We find the solutions by looking for values of $\lambda$ so that the smallest singular value of $A(\lambda)$ approaches 0. This is the Moler approach to the original Fox-Henrici-Moler paper.

Once we locate the solution $\vec{c}$, we have the iterate $u_1^n$. We do this same process for the other wedges as well.

Solving on the disk $\Omega_0$

We are at step $n$ of the iteration, and have solved for the functions $u_i^n$. We therefore have their traces on the arcs $\Gamma_{i0}$.

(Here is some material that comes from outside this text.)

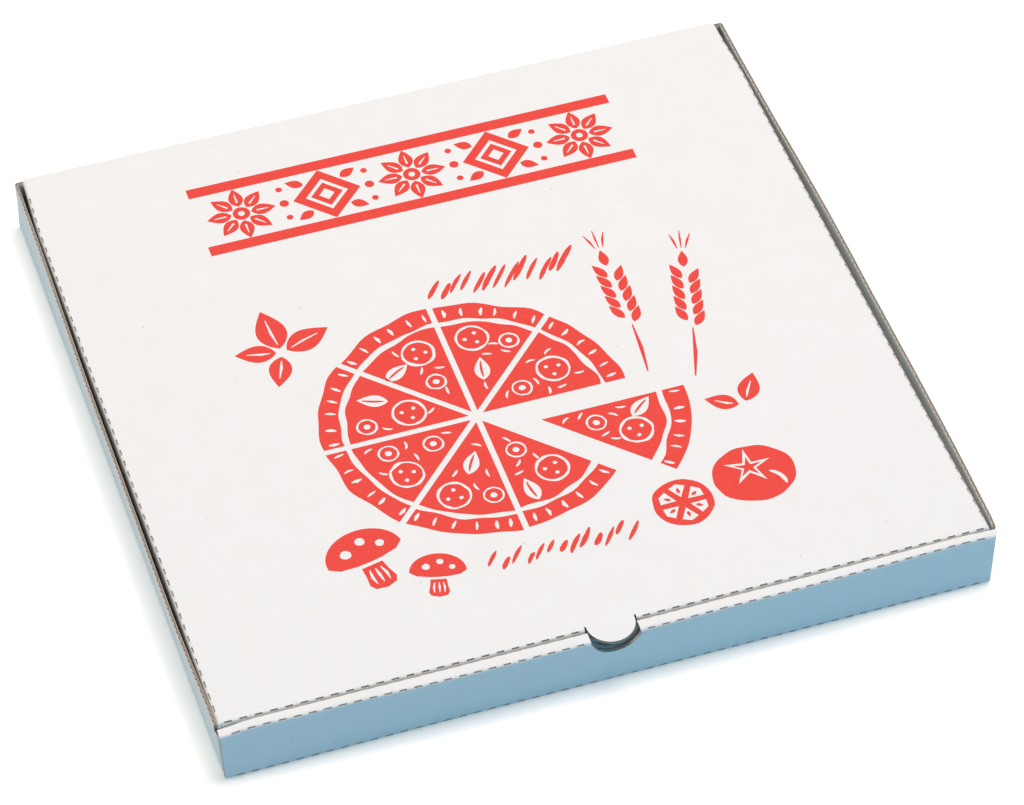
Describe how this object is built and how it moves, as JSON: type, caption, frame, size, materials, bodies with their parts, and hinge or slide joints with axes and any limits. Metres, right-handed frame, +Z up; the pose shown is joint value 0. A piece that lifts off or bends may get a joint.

The function $u_0^n$ solves $-\Delta u_0^n = \lambda^n_0 u_0^n, x\in \Omega_0, u_i^{n} \frac{\partial u_0^{n}}{\partial \nu} - \frac{\partial u_i^{n}}{\partial \nu} u_0^n =0, x\in \Gamma_{i0}$ We shall again use a Fourier-Bessel ansatz: let $z_m(r,\theta) = J_m(\lambda r) e^{im\theta}$, and assume $u_0^n(r,\theta) = \sum_{k=0}^M d_m z_m(r,\theta)$. Repeat the process above of enforcing the (non-standard) boundary conditions at collocation points along $\Gamma_{i0}$.

{Convergence?}

At the end of the nth step, we have 4 functions: $u_{i}^n$, i=0,1,2,3 and 4 eigenvalues. We repeat the process until the eigenvalues are all the same number.